▶ _Information provided_

☆ ☆ ☆

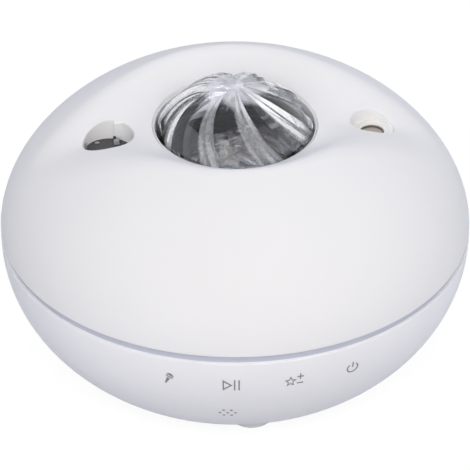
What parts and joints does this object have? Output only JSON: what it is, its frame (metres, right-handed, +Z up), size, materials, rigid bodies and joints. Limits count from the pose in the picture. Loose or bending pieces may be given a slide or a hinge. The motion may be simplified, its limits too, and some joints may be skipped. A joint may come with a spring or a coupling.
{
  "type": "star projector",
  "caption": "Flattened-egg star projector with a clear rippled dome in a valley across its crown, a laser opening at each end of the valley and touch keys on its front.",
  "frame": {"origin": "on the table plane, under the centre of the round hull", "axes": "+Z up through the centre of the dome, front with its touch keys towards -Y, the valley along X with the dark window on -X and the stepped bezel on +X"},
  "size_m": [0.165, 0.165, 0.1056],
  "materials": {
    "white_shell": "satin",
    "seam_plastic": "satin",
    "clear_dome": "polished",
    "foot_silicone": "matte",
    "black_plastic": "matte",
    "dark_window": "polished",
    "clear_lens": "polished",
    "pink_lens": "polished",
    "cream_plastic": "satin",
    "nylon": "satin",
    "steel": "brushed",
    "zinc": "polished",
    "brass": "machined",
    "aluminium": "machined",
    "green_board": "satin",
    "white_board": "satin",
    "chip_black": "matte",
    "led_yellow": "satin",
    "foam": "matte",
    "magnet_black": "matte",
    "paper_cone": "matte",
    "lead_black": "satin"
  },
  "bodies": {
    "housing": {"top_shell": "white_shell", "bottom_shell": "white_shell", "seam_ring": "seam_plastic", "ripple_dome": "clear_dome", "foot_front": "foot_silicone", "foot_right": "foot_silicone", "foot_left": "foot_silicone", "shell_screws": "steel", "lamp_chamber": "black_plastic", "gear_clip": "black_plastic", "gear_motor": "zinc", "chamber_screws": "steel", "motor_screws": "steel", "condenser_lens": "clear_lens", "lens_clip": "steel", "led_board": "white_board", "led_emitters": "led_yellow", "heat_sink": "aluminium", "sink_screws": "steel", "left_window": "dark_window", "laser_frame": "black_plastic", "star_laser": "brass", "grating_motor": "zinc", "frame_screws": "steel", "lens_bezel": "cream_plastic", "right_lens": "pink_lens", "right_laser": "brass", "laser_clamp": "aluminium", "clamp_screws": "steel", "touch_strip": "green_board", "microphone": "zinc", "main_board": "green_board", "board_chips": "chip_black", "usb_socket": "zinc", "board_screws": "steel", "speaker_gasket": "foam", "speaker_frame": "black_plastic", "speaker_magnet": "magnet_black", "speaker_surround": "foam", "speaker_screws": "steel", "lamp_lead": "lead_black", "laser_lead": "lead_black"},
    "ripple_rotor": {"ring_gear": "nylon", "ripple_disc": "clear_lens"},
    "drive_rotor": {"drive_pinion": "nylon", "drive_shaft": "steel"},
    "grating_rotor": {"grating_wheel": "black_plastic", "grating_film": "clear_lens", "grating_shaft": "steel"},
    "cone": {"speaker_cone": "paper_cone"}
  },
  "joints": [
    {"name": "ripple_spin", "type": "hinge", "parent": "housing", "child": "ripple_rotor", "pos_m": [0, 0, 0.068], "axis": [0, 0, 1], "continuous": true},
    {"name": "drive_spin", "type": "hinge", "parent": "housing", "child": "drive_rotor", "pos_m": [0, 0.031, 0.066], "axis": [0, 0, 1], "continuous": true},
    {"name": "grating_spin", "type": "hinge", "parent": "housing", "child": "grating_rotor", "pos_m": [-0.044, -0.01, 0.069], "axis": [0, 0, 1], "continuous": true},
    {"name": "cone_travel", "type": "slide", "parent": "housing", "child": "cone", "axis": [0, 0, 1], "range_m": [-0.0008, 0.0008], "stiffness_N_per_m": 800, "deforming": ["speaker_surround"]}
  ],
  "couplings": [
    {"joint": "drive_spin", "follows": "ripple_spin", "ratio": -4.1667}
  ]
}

☆ ☆ ☆

▶ _Set exercise_
Copy out each line exactly as written.

▶ _Response_
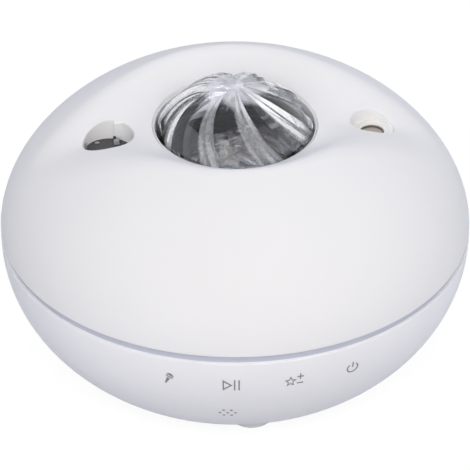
What parts and joints does this object have? Output only JSON: what it is, its frame (metres, right-handed, +Z up), size, materials, rigid bodies and joints. Limits count from the pose in the picture. Loose or bending pieces may be given a slide or a hinge. The motion may be simplified, its limits too, and some joints may be skipped. A joint may come with a spring or a coupling.
{
  "type": "star projector",
  "caption": "Flattened-egg star projector with a clear rippled dome in a valley across its crown, a laser opening at each end of the valley and touch keys on its front.",
  "frame": {"origin": "on the table plane, under the centre of the round hull", "axes": "+Z up through the centre of the dome, front with its touch keys towards -Y, the valley along X with the dark window on -X and the stepped bezel on +X"},
  "size_m": [0.165, 0.165, 0.1056],
  "materials": {
    "white_shell": "satin",
    "seam_plastic": "satin",
    "clear_dome": "polished",
    "foot_silicone": "matte",
    "black_plastic": "matte",
    "dark_window": "polished",
    "clear_lens": "polished",
    "pink_lens": "polished",
    "cream_plastic": "satin",
    "nylon": "satin",
    "steel": "brushed",
    "zinc": "polished",
    "brass": "machined",
    "aluminium": "machined",
    "green_board": "satin",
    "white_board": "satin",
    "chip_black": "matte",
    "led_yellow": "satin",
    "foam": "matte",
    "magnet_black": "matte",
    "paper_cone": "matte",
    "lead_black": "satin"
  },
  "bodies": {
    "housing": {"top_shell": "white_shell", "bottom_shell": "white_shell", "seam_ring": "seam_plastic", "ripple_dome": "clear_dome", "foot_front": "foot_silicone", "foot_right": "foot_silicone", "foot_left": "foot_silicone", "shell_screws": "steel", "lamp_chamber": "black_plastic", "gear_clip": "black_plastic", "gear_motor": "zinc", "chamber_screws": "steel", "motor_screws": "steel", "condenser_lens": "clear_lens", "lens_clip": "steel", "led_board": "white_board", "led_emitters": "led_yellow", "heat_sink": "aluminium", "sink_screws": "steel", "left_window": "dark_window", "laser_frame": "black_plastic", "star_laser": "brass", "grating_motor": "zinc", "frame_screws": "steel", "lens_bezel": "cream_plastic", "right_lens": "pink_lens", "right_laser": "brass", "laser_clamp": "aluminium", "clamp_screws": "steel", "touch_strip": "green_board", "microphone": "zinc", "main_board": "green_board", "board_chips": "chip_black", "usb_socket": "zinc", "board_screws": "steel", "speaker_gasket": "foam", "speaker_frame": "black_plastic", "speaker_magnet": "magnet_black", "speaker_surround": "foam", "speaker_screws": "steel", "lamp_lead": "lead_black", "laser_lead": "lead_black"},
    "ripple_rotor": {"ring_gear": "nylon", "ripple_disc": "clear_lens"},
    "drive_rotor": {"drive_pinion": "nylon", "drive_shaft": "steel"},
    "grating_rotor": {"grating_wheel": "black_plastic", "grating_film": "clear_lens", "grating_shaft": "steel"},
    "cone": {"speaker_cone": "paper_cone"}
  },
  "joints": [
    {"name": "ripple_spin", "type": "hinge", "parent": "housing", "child": "ripple_rotor", "pos_m": [0, 0, 0.068], "axis": [0, 0, 1], "continuous": true},
    {"name": "drive_spin", "type": "hinge", "parent": "housing", "child": "drive_rotor", "pos_m": [0, 0.031, 0.066], "axis": [0, 0, 1], "continuous": true},
    {"name": "grating_spin", "type": "hinge", "parent": "housing", "child": "grating_rotor", "pos_m": [-0.044, -0.01, 0.069], "axis": [0, 0, 1], "continuous": true},
    {"name": "cone_travel", "type": "slide", "parent": "housing", "child": "cone", "axis": [0, 0, 1], "range_m": [-0.0008, 0.0008], "stiffness_N_per_m": 800, "deforming": ["speaker_surround"]}
  ],
  "couplings": [
    {"joint": "drive_spin", "follows": "ripple_spin", "ratio": -4.1667}
  ]
}